Hafner, Katie

Romanze mit einem Dreibeiner

Glenn Goulds obsessive Suche nach dem perfekten Klavier

Verlag/Label: Schott, Mainz 2009
erschienen in: Neue Zeitschrift für Musik 2009/05 , Seite 94

Das Leben des kanadischen Pianisten Glenn Gould ist in den Jahren seit seinem Tod im Jahre 1982 schon mehrfach intensiv erforscht worden: Autoren wie Kevin Bazzana, Otto Friedrich und Michael Stegemann haben umfangreiche Gould-Biografien vorgelegt, und weitere Publikationen, etwa Jonathan Cotts Telefongespräche mit Glenn Gould, haben dem Porträt des genialischen Künstlers weitere Facetten hinzugefügt.
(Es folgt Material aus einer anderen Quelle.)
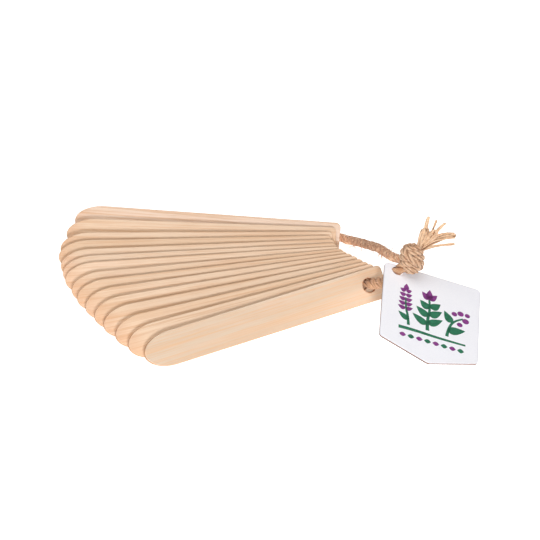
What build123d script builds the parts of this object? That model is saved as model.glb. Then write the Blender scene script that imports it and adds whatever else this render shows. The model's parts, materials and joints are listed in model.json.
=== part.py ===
from build123d import *
import os
from math import atan2, cos, hypot, pi, radians, sin, tan

# A bundle of wooden plant label stakes, fanned on a knotted jute cord that also carries a card tag.
# Millimetres. X runs along the stakes, +Y away from the viewer, +Z up, and the ground is z = 0.

os.makedirs("parts", exist_ok=True)

# Stakes
stake_length = 150.0
stake_width = 18.0
stake_thick = 2.0
stake_tip_length = 17.0
stake_corner_radius = 2.5
stake_edge_round = 0.35
stake_hole_inset = 10.5
stake_lean = 54.0
stake_gap = 2.0
stake_stagger = 2.0

# The fan, rear stake first: each stake's turn about the vertical, in degrees, then the step to the
# next one, as shares of the gap between faces and of the stagger along the stakes
fan_angles = [-9, -4.5, 0.5, 2.5, 5, 6.5, 8, 11.5, 14, 17, 20, 22.5, 26, 29.5, 33]
gap_shares = [1.6, 1.4, 1.0, 1.0, 0.95, 0.75, 0.55, 0.4, 0.5, 0.7, 0.9, 0.85, 0.65, 0.65]
stagger_shares = [0.8, 0.8, 0.3, -0.6, -0.4, -0.4, -1.1, -0.7, -1.1, -0.9, -0.8, -0.8, -0.7, -1.3]
rear_hole_x = 30.4
rear_hole_y = 56.0

# Cord
cord_dia = 4.8
squeezed_cord_dia = 3.8
stake_hole_clearance = 3.2
stake_hole_dia = cord_dia + stake_hole_clearance
knot_length = 15.6
knot_width = 12.6

# Tag
tag_width = 54.0
tag_side = 56.5
tag_point_drop = 10.5
tag_core_thick = 0.8
tag_face_thick = 0.15
tag_corner_radius = 2.5
tag_point_radius = 4.0
tag_hole_clearance = 1.4
tag_hole_dia = cord_dia + tag_hole_clearance
tag_hole_from_side = 7.5
tag_hole_from_top = 4.3
tag_lean = 14.5
tag_roll = 18.8
tag_hole_x = 69.4
tag_hole_y = -21.1

# The cord's route, chosen by hand: through the stakes from rear to front, round behind the rear
# stake and up to the knot, and from the front stake up through the tag to the knot
stack_route = [
    (32.7, 59.5, 7.9),
    (28.4, 52.8, 7.9),
    (25.7, 41.0, 7.9),
    (28.0, 27.6, 7.9),
    (36.4, 17.0, 7.9),
    (47.4, 5.0, 7.9),
    (55.6, -1.1, 7.9),
    (58.0, -3.6, 9.4),
]
back_route = [
    (32.7, 59.5, 7.9),
    (34.8, 62.8, 7.9),
    (38.2, 64.3, 5.9),
    (42.0, 63.3, 4.2),
    (45.8, 60.0, 4.4),
    (49.4, 53.1, 7.2),
    (52.6, 43.0, 11.4),
    (56.2, 31.0, 16.3),
    (59.6, 18.0, 22.0),
    (62.6, 6.0, 26.1),
    (65.6, -5.0, 29.0),
    (69.0, -14.0, 31.8),
    (72.6, -18.6, 34.2),
]
front_route = [
    (58.0, -3.6, 9.4),
    (61.5, -7.7, 11.7),
    (65.2, -14.6, 15.6),
    (67.6, -19.0, 22.0),
    (70.6, -22.6, 31.3),
    (74.4, -21.4, 34.6),
]
knot_centre = (76.5, -19.3, 35.4)
knot_axis = Vector(0.65, 0.26, 0.71)

# The frayed plies above the knot: each one's tip and its thickness there
tail_root = (81.2, -17.4, 40.5)
tail_root_dia = 4.2
ply_root_dia = 2.6
tails = [
    ((85.5, -17.3, 58.5), 1.5),
    ((90.3, -11.3, 53.7), 1.3),
    ((93.4, -22.3, 57.4), 1.4),
    ((100.6, -14.3, 45.2), 2.2),
    ((100.0, -23.3, 50.2), 2.2),
    ((99.8, -18.3, 42.3), 1.2),
]


def stake_places():
    """The plane of each stake's middle, with the hole's centre as its origin, X towards the square
    end and Y up the lean. Every lower edge stands on the ground."""
    lean = radians(stake_lean)
    hole_height = stake_width / 2 * sin(lean) + stake_thick / 2 * cos(lean)
    x, y = rear_hole_x, rear_hole_y
    places = []
    for number, angle in enumerate(fan_angles):
        if number:
            turn = radians((angle + fan_angles[number - 1]) / 2)
            forward = (stake_thick + stake_gap * gap_shares[number - 1]) / sin(lean)
            along = stake_stagger * stagger_shares[number - 1]
            x += forward * sin(turn) - along * cos(turn)
            y -= forward * cos(turn) + along * sin(turn)
        turn = radians(angle)
        face = (sin(turn) * sin(lean), -cos(turn) * sin(lean), cos(lean))
        places.append(Plane((x, y, hole_height), x_dir=(cos(turn), sin(turn), 0), z_dir=face))
    return places


def stake_part(place):
    """One flat stake: a half ellipse at the tip, a square end with eased corners and a cord hole."""
    half = stake_width / 2
    square_end = stake_hole_inset
    shoulder = stake_hole_inset - stake_length + stake_tip_length
    with BuildPart() as stake:
        with BuildSketch(place.offset(-stake_thick / 2)) as outline:
            with BuildLine():
                Polyline((shoulder, half), (square_end, half), (square_end, -half), (shoulder, -half))
                EllipticalCenterArc((shoulder, 0), stake_tip_length, half, 90, arc_size=180)
            make_face()
            fillet(outline.vertices().sort_by(Axis.X)[-2:], stake_corner_radius)
        extrude(amount=stake_thick)
        broad_faces = stake.faces().sort_by(Axis(place.origin, place.z_dir))
        fillet([broad_faces[0].edges(), broad_faces[-1].edges()], stake_edge_round)
        with BuildSketch(place.offset(-stake_thick)):
            Circle(stake_hole_dia / 2)
        extrude(amount=2 * stake_thick, mode=Mode.SUBTRACT)
    return stake.part


def bend_radii(points):
    """For each bend of a route, the largest radius that its two runs allow."""
    places = [Vector(*point) for point in points]
    radii = []
    for before, bend, after in zip(places, places[1:], places[2:]):
        arriving, leaving = bend - before, after - bend
        shorter = min(arriving.length, leaving.length)
        half_turn = radians(arriving.get_angle(leaving)) / 2
        radii.append(0.45 * shorter / tan(half_turn))
    return radii


def cord_part(name, points, diameter):
    """A round cord along straight runs joined by tangent arcs."""
    radii = bend_radii(points)
    with BuildPart() as cord:
        with BuildLine():
            path = FilletPolyline(*points, radius=radii)
        with BuildSketch(Plane(origin=path @ 0, z_dir=path % 0)):
            Circle(diameter / 2)
        sweep()
    expected = pi * diameter**2 / 4 * path.length
    print(f"{name}: {path.length:.1f} mm long, bends of {', '.join(f'{r:.1f}' for r in radii)} mm")
    print(f"{name}: volume {cord.part.volume:.1f}, section times length {expected:.1f}")
    return cord.part


def knot_part():
    """The knot's outer form, a plump spindle along its axis."""
    with BuildPart() as knot:
        with BuildSketch(Plane(knot_centre, x_dir=knot_axis, z_dir=knot_axis.cross(Vector(0, 0, 1)))):
            Ellipse(knot_length / 2, knot_width / 2)
            with Locations((0, -knot_width / 2)):
                Rectangle(knot_length, knot_width, mode=Mode.SUBTRACT)
        revolve(axis=Axis(knot_centre, knot_axis))
    return knot.part


def tails_part():
    """Six frayed plies that fan out of the knot's upper end, tapering to their tips."""
    with BuildPart() as fray:
        with Locations(tail_root):
            Sphere(tail_root_dia / 2)
        for tip, tip_dia in tails:
            ply = Vector(*tip) - Vector(*tail_root)
            with Locations(Plane(tail_root, z_dir=ply)):
                Cone(ply_root_dia / 2, tip_dia / 2, ply.length, align=(Align.CENTER, Align.CENTER, Align.MIN))
    return fray.part


def tag_place():
    """The plane of the tag's middle, with its hole's centre as the origin, X along the top edge and
    Y up the sides. Its height puts the lower right corner on the ground."""
    roll, lean = radians(tag_roll), radians(tag_lean)
    along = Vector(cos(roll), 0, -sin(roll))
    face = Vector(cos(lean) * sin(roll), -sin(lean), cos(lean) * cos(roll))
    up = face.cross(along)
    point_slope = atan2(tag_point_drop, tag_width / 2)
    corner_x = tag_width - tag_hole_from_side - tag_corner_radius
    corner_y = tag_hole_from_top - tag_side + tag_corner_radius * (1 - sin(point_slope)) / cos(point_slope)
    corner_reach = tag_corner_radius * hypot(along.Z, up.Z)
    half_thick = tag_core_thick / 2 + tag_face_thick
    height = corner_reach + half_thick * face.Z - corner_x * along.Z - corner_y * up.Z
    return Plane((tag_hole_x, tag_hole_y, height), x_dir=along, z_dir=face)


def tag_layer(start, thick):
    """One layer of the tag: straight top and sides, a shallow point below and a cord hole."""
    left = -tag_hole_from_side
    right = tag_width - tag_hole_from_side
    top = tag_hole_from_top
    bottom = tag_hole_from_top - tag_side
    point = ((left + right) / 2, bottom - tag_point_drop)
    with BuildPart() as layer:
        with BuildSketch(tag_place().offset(start)) as outline:
            with BuildLine():
                Polyline((left, top), (right, top), (right, bottom), point, (left, bottom), close=True)
            make_face()
            fillet(outline.vertices().sort_by(Axis.Y)[0], tag_point_radius)
            fillet(outline.vertices().sort_by(Axis.Y)[2:], tag_corner_radius)
            Circle(tag_hole_dia / 2, mode=Mode.SUBTRACT)
        extrude(amount=thick)
    return layer.part


pieces = {f"stake_{number:02d}": stake_part(place) for number, place in enumerate(stake_places(), 1)}
pieces["cord_in_stack"] = cord_part("cord_in_stack", stack_route, squeezed_cord_dia)
pieces["cord_back_run"] = cord_part("cord_back_run", back_route, cord_dia)
pieces["cord_front_run"] = cord_part("cord_front_run", front_route, cord_dia)
pieces["cord_knot"] = knot_part()
pieces["cord_tails"] = tails_part()
pieces["tag_board"] = tag_layer(-tag_core_thick / 2, tag_core_thick)
pieces["tag_front_face"] = tag_layer(tag_core_thick / 2, tag_face_thick)
pieces["tag_back_face"] = tag_layer(-tag_core_thick / 2 - tag_face_thick, tag_face_thick)

for name, piece in pieces.items():
    piece.label = name
    export_step(piece, f"parts/{name}.step")
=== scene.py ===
import json
import math

import bpy
import numpy as np
from mathutils import Euler, Matrix, Vector


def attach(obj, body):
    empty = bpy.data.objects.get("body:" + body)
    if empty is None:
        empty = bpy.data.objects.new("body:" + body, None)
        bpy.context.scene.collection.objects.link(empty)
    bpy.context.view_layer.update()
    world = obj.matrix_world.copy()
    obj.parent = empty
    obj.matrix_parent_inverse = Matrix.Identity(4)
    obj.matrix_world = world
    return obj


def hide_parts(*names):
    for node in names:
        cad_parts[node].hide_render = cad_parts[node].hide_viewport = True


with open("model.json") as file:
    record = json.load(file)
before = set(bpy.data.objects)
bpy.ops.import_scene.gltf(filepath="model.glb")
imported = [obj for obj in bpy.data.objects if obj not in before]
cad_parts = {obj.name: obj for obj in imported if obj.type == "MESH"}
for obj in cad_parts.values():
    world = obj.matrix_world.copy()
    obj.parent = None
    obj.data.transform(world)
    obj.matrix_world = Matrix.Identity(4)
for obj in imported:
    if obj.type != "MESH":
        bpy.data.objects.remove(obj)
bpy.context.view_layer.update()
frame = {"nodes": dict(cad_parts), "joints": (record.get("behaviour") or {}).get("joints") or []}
nodes = frame["nodes"]
dice = np.random.default_rng(24)
MM = 0.001

# Camera, at the photo's angle and straight from the front
CAMERA_X = 0.0022
CAMERA_AIM_Y = 0.0327
CAMERA_DISTANCE = 1.5
CAMERA_ELEVATION = math.radians(28)

camera_data = bpy.data.cameras.new("camera")
camera_data.lens = 182
camera_data.sensor_width = 36
camera_data.clip_start = 0.05
camera_data.clip_end = 20
camera = bpy.data.objects.new("camera", camera_data)
bpy.context.scene.collection.objects.link(camera)
camera.location = (
    CAMERA_X,
    CAMERA_AIM_Y - CAMERA_DISTANCE * math.cos(CAMERA_ELEVATION),
    CAMERA_DISTANCE * math.sin(CAMERA_ELEVATION),
)
camera.rotation_euler = Euler((math.radians(90) - CAMERA_ELEVATION, 0, 0))
bpy.context.scene.camera = camera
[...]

Die musikbegeisterte amerikanische Jour­nalistin Katie Hafner findet in ihrer soeben in deutscher Übersetzung erschienenen Studie dennoch einen eigenen Blickwinkel: Sie stellt Goulds «Romanze mit einem Dreibeiner» ins Zentrum, nämlich mit jenem unter der Bezeichnung CD318 geführten Steinway-Flügel, der für lange Zeit Goulds Lieblingsinstrument war und auf dem auch ein Großteil der legendär gewordenen Studio-Aufnah­men entstand, die der Pianist der Nachwelt hinterlassen hat.
Bittersüß wie jede Romanze war auch diese: Geschildert wird, wie der stets mit dem Klang und der Mechanik der verfügbaren Instrumente unzufriedene Glenn Gould auf das bereits ausrangierte, abgeschabt aus­sehende Aschenputtel CD318 stieß, seine Qualitäten erkannte und es mit Hilfe des Technikers Verne Edquist (konträr zum eigentlichen, volumi­nösen Steinway-Ideal) so weiterentwickelte, dass es seinen Anforderungen an Leichtgängigkeit der Mechanik und Durchsichtigkeit des Klangs entsprach. «Er ist eine Orgel, er ist eine Gruppe Virginale […] Er ist so ungefähr alles, was man daraus machen will. Er ist ein außergewöhnlicher Flügel», so schwärmte Gould. Das gemeinsame Glück von Interpret und Instrument fand freilich ein jähes Ende, als der CD318 bei einem Transport derartig beschädigt wurde, dass – aller Hartnäckigkeit Goulds zum Trotz – keine Reparatur mehr den einstigen Traumzustand wiederherstellen konnte.
Die Autorin bettet diese Kerngeschichte in ein breitgefächertes thematisches Umfeld ein. Selbstverständlich kommt sie nicht umhin, einen Lebensabriss Goulds zu bieten und seinen schwierigen Charakter wie auch die hypochondrischen Züge seiner Persönlichkeit zu beschreiben. Ferner erhält man Einblicke in das Auf und Ab der Firma Steinway, die schon einmal in Kriegszeiten Flugzeugteile produzieren musste, Informationen über den Beruf der Klavierstimmer und -intonateure und die besondere Eignung Sehbehinderter (zu denen Verne Edquist zählte) für diese Tätigkeit. Etwas überrascht ist man als Leser von einem Abstecher der Autorin in Goulds Privatleben, der auf Goulds schließlich unglücklich scheiterndes Verhältnis mit Cornelia Foss, der Gattin des Komponisten Lukas Foss, eingeht, deren Name in der bisherigen Gould-Literatur meist diskret verschwiegen wurde.